[REQUIREMENT]:
Below is a listing. Quote from it, exactly, the lines from the one containing "the whole trolley" down to the one containing "before = set(bpy.data.objects)", both ends included, and nothing else.

[AVAILABLE DATA]:
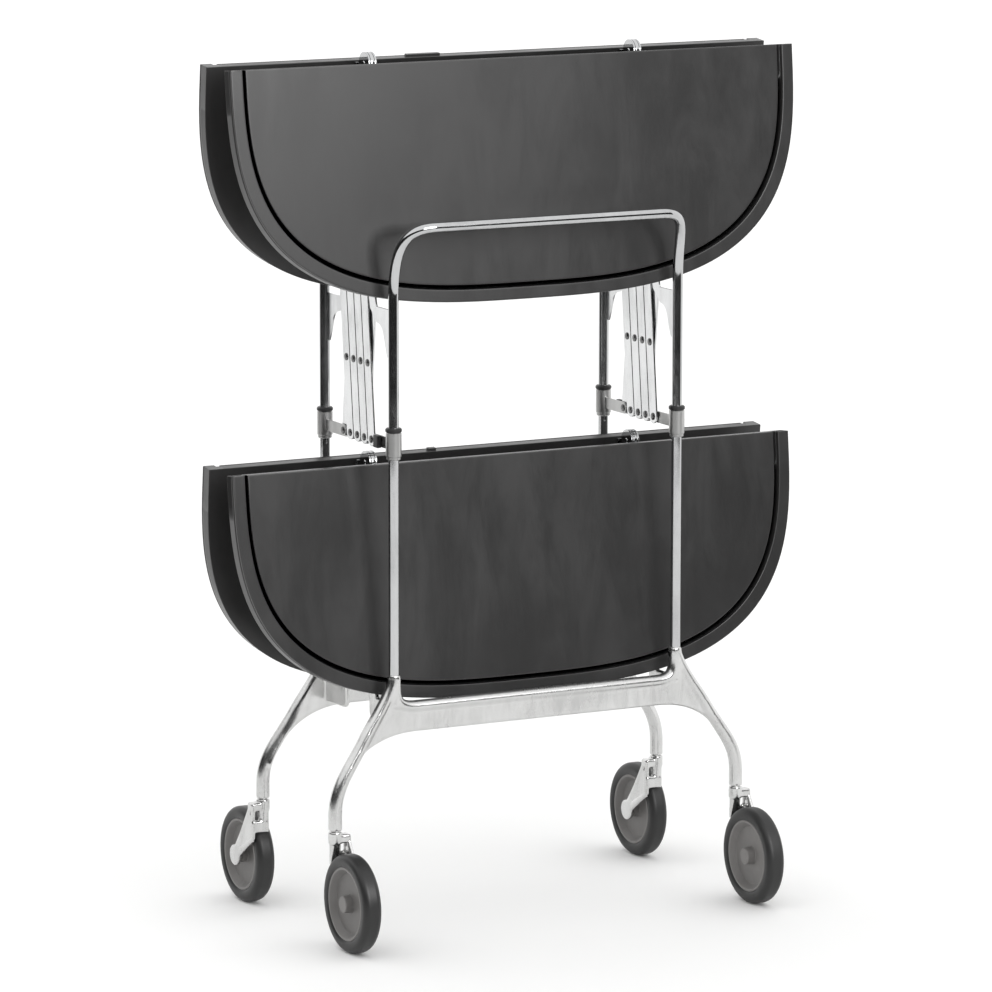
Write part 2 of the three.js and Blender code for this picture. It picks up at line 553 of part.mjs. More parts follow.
function forkGeometry() {
  const shape = new THREE.Shape();
  const [shoulderTop, shoulderBottom] = FORK_SHOULDER;
  const top = FORK_TOP_Z - shoulderTop;
  const side = STEM_RADIUS - FORK_INSET;
  const [toeBack, toeDown] = FORK_TOE;
  shape.moveTo(side, top);
  shape.lineTo(side, FORK_TOP_Z - FORK_RIB);
  shape.lineTo(-toeBack, FORK_TOP_Z - FORK_RIB - toeDown);
  shape.absarc(-WHEEL_TRAIL, WHEEL_RADIUS, FORK_EYE_RADIUS, ...FORK_EYE_ANGLES, true);
  shape.lineTo(-side, top - FORK_HEEL);
  shape.lineTo(-side, top);
  shape.closePath();
  const corners = FORK_SLOT.map(([y, down]) => new THREE.Vector2(y, FORK_TOP_Z - down));
  shape.holes.push(new THREE.Path(corners).closePath());
  const plate = sidePlate(shape, FORK_INNER_X, FORK_INNER_X + FORK_PLATE);
  const boss = rodAlongZ(STEM_RADIUS, FORK_TOP_Z - FORK_BOSS_HEIGHT, FORK_TOP_Z);
  const shoulder = block(-side + FORK_INSET, FORK_INNER_X + FORK_PLATE, -side, side,
    FORK_TOP_Z - shoulderBottom, top);
  const pin = rodAlongZ(SWIVEL_PIN_RADIUS, top, STEM_BOTTOM_Z + SWIVEL_PIN_LENGTH);
  const axle = rodAlongX(AXLE_RADIUS, AXLE_INSET - TYRE_WIDTH / 2, FORK_INNER_X + OVERLAP,
    -WHEEL_TRAIL, WHEEL_RADIUS, 14);
  return join(plate, boss, shoulder, pin, axle);
}

function latheAlongX(profile, segments) {
  return new THREE.LatheGeometry(profile, segments).rotateZ(-Math.PI / 2)
    .translate(0, -WHEEL_TRAIL, WHEEL_RADIUS);
}

// The wheel's profile: radius, then place along the axle, with the free side at negative values.
function wheelGeometry() {
  const bore = AXLE_RADIUS + CLEARANCE;
  const half = TYRE_WIDTH / 2;
  const web = WHEEL_WEB / 2;
  const rimInner = TYRE_BORE - WHEEL_RIM;
  const rimOuter = TYRE_BORE - CLEARANCE;
  const face = half - RIM_INSET;
  const boreEnd = -half + AXLE_INSET - CLEARANCE;
  const points = [
    [0, -half - HUB_STAND], [HUB_RADIUS, -half - HUB_STAND], [HUB_RADIUS, -web],
    [rimInner - RIM_SLOPE, -web], [rimInner, -face], [rimOuter, -face], [rimOuter, face], [rimInner, face],
    [rimInner - RIM_SLOPE, web], [HUB_RADIUS, web], [HUB_RADIUS, half - HUB_INSET],
    [bore, half - HUB_INSET], [bore, boreEnd], [0, boreEnd],
  ];
  return latheAlongX(points.map(([r, x]) => new THREE.Vector2(r, x)), 18);
}

function tyreGeometry() {
  const half = TYRE_WIDTH / 2;
  const shoulder = SHOULDERS.map(([tread, face]) => [WHEEL_RADIUS - tread, half - face]);
  const points = [
    [TYRE_BORE, TYRE_BEVEL - half], ...shoulder.map(([r, x]) => [r, -x]), ...shoulder.toReversed(),
    [TYRE_BORE, half - TYRE_BEVEL], [TYRE_BORE, TYRE_BEVEL - half],
  ];
  return latheAlongX(points.map(([r, x]) => new THREE.Vector2(r, x)), 28);
}

function casterGroup(place) {
  const group = new THREE.Group();
  group.add(named(`${place}_caster_fork`, forkGeometry(), castAluminium));
  group.add(named(`${place}_wheel`, wheelGeometry(), greyPlastic));
  group.add(named(`${place}_tyre`, tyreGeometry(), darkRubber));
  return group;
}

// One end frame, drawn as the front one. The other is the same, turned half round.
function endFrame(end) {
  const frontSign = end === 'front' ? 1 : -1;
  const place = (side) => `${end}_${sideName(side * frontSign)}`;
  const frame = new THREE.Group();
  frame.add(named(`${end}_base_casting`, castingGeometry(), castAluminium));
  frame.add(named(`${end}_handle_tube`, handleGeometry(), chrome));
  for (const side of [LEFT, RIGHT]) {
    const x = side * TUBE_HALF_SPACING;
    frame.add(at(named(`${place(side)}_bracket`, bracketGeometry(), polishedSteel), x, 0, 0));
    frame.add(at(named(`${place(side)}_collar`, collarGeometry(), polishedSteel), x, 0, 0));
    frame.add(at(named(`${place(side)}_collar_ring`, ringGeometry(), blackPlastic), x, 0, 0));
    frame.add(at(casterGroup(place(side)), side * STEM_X, -STEM_Y, 0));
  }
  const catchX = LEFT * TUBE_HALF_SPACING;
  frame.add(at(named(`${end}_catch_block`, catchGeometry(), blackPlastic), catchX, 0, 0));
  if (end === 'back') frame.rotation.z = Math.PI;
  return frame;
}

// ---------------------------------------------------------------- lazy tongs
// A rivet through both layers of bars, belonging to the layer on the -X side.
function throughRivet(z) {
  return headedPin(-LAYER_FAR, LAYER_FAR + CLEARANCE).translate(0, 0, z);
}

// A rivet head on the outside of one layer, where the next piece isn't pinned to this one.
function singleHead(z, layer) {
  const ends = [LAYER_FAR - OVERLAP, LAYER_FAR + HEAD_HEIGHT];
  const [x0, x1] = layer < 0 ? [-ends[1], -ends[0]] : ends;
  return rodAlongX(HEAD_RADIUS, x0, x1, 0, z, HOLE_SIDES);
}

// A bar with its top pivot at the origin. layer is the side of the tongs' plane that it lies on,
// and fastening says what is at each of its three pivots: a hole, a rivet or a head.
function barGeometry(layer, fastening) {
  const half = BAR_WIDTH / 2;
  const shape = new THREE.Shape();
  shape.absarc(0, 0, half, 0, Math.PI, false);
  shape.absarc(0, -BAR_LENGTH, half, Math.PI, 2 * Math.PI, false);
  shape.closePath();
  const pivots = [0, -BAR_LENGTH / 2, -BAR_LENGTH];
  const rivets = [];
  pivots.forEach((z, i) => {
    if (fastening[i] === 'hole') shape.holes.push(pinHole(0, z));
    if (fastening[i] === 'rivet') rivets.push(throughRivet(z));
    if (fastening[i] === 'head') rivets.push(singleHead(z, layer));
  });
  const faces = layer < 0 ? [-LAYER_FAR, -LAYER_NEAR] : [LAYER_NEAR, LAYER_FAR];
  return join(sidePlate(shape, faces[0], faces[1], 3), ...rivets);
}

function lazyTongs(side) {
  const tongs = new THREE.Group();
  const pivotY = (i) => -PIVOT_Y + i * TONG_PITCH;
  const middle = CROSSES / 2;
  for (let i = 0; i < CROSSES; i += 1) {
    const fallingBottom = i + 1 === middle || i + 1 === CROSSES ? 'head' : 'hole';
    const falling = named(`${sideName(side)}_falling_bar_${i + 1}`,
      barGeometry(1, [i === middle ? 'head' : 'hole', 'hole', fallingBottom]), polishedSteel);
    falling.rotation.x = BAR_LEAN;
    tongs.add(at(falling, 0, pivotY(i), UPPER_PIVOT_Z));

    const risingTop = { [middle]: 'head', [CROSSES]: 'hole' }[i + 1] ?? 'rivet';
    const risingBottom = i === 0 || i === middle ? 'head' : 'rivet';
    const rising = named(`${sideName(side)}_rising_bar_${i + 1}`,
      barGeometry(-1, [risingTop, 'rivet', risingBottom]), polishedSteel);
    rising.rotation.x = -BAR_LEAN;
    tongs.add(at(rising, 0, pivotY(i + 1), UPPER_PIVOT_Z));
  }
  return at(tongs, side * TUBE_HALF_SPACING, 0, 0);
}

// ---------------------------------------------------------------- the whole trolley
const trolley = new THREE.Group();
for (const end of ['front', 'back']) {
  trolley.add(endFrame(end));
  for (const [deck, pivotZ] of [['upper', UPPER_PIVOT_Z], ['lower', LOWER_PIVOT_Z]]) {
    const turned = new THREE.Group();
    turned.add(at(leafGroup(deck, end), 0, -PIVOT_Y, pivotZ));
    if (end === 'back') turned.rotation.z = Math.PI;
    trolley.add(turned);
  }
}
for (const side of [LEFT, RIGHT]) trolley.add(lazyTongs(side));

export default trolley;
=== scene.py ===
"""A folding two-tier serving trolley, standing folded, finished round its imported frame."""
import json
from math import atan2, copysign, cos, hypot, pi, radians, sin

import bmesh
import bpy
from bpy.props import FloatProperty, FloatVectorProperty, IntProperty, PointerProperty
from bpy.types import Operator, Panel, PropertyGroup
from mathutils import Matrix, Vector
from mathutils.geometry import interpolate_bezier


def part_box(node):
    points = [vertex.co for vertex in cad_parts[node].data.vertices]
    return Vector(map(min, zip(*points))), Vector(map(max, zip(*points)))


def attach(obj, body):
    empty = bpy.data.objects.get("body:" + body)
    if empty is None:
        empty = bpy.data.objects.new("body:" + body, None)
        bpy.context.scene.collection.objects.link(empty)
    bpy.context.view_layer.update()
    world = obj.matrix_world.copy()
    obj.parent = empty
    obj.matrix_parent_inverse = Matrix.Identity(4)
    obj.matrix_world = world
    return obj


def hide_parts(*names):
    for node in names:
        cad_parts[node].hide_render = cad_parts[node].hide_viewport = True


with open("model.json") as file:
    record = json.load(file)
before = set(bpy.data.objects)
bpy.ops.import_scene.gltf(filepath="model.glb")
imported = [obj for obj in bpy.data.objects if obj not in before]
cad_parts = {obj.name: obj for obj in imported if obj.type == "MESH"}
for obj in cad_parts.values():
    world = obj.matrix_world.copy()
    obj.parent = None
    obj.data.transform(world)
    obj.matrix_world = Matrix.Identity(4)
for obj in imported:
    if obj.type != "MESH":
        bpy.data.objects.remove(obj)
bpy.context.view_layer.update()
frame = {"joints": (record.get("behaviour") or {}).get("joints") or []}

bl_info = {
    "name": "Folding serving trolley",
    "version": (1, 0, 0),
    "blender": (4, 5, 0),
    "location": "View3D > Sidebar > Trolley",
    "description": "Builds the finished surfaces of a folding two-tier serving trolley",
    "category": "Object",
}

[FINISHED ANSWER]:
// ---------------------------------------------------------------- the whole trolley
const trolley = new THREE.Group();
for (const end of ['front', 'back']) {
  trolley.add(endFrame(end));
  for (const [deck, pivotZ] of [['upper', UPPER_PIVOT_Z], ['lower', LOWER_PIVOT_Z]]) {
    const turned = new THREE.Group();
    turned.add(at(leafGroup(deck, end), 0, -PIVOT_Y, pivotZ));
    if (end === 'back') turned.rotation.z = Math.PI;
    trolley.add(turned);
  }
}
for (const side of [LEFT, RIGHT]) trolley.add(lazyTongs(side));

export default trolley;
=== scene.py ===
"""A folding two-tier serving trolley, standing folded, finished round its imported frame."""
import json
from math import atan2, copysign, cos, hypot, pi, radians, sin

import bmesh
import bpy
from bpy.props import FloatProperty, FloatVectorProperty, IntProperty, PointerProperty
from bpy.types import Operator, Panel, PropertyGroup
from mathutils import Matrix, Vector
from mathutils.geometry import interpolate_bezier


def part_box(node):
    points = [vertex.co for vertex in cad_parts[node].data.vertices]
    return Vector(map(min, zip(*points))), Vector(map(max, zip(*points)))


def attach(obj, body):
    empty = bpy.data.objects.get("body:" + body)
    if empty is None:
        empty = bpy.data.objects.new("body:" + body, None)
        bpy.context.scene.collection.objects.link(empty)
    bpy.context.view_layer.update()
    world = obj.matrix_world.copy()
    obj.parent = empty
    obj.matrix_parent_inverse = Matrix.Identity(4)
    obj.matrix_world = world
    return obj


def hide_parts(*names):
    for node in names:
        cad_parts[node].hide_render = cad_parts[node].hide_viewport = True


with open("model.json") as file:
    record = json.load(file)
before = set(bpy.data.objects)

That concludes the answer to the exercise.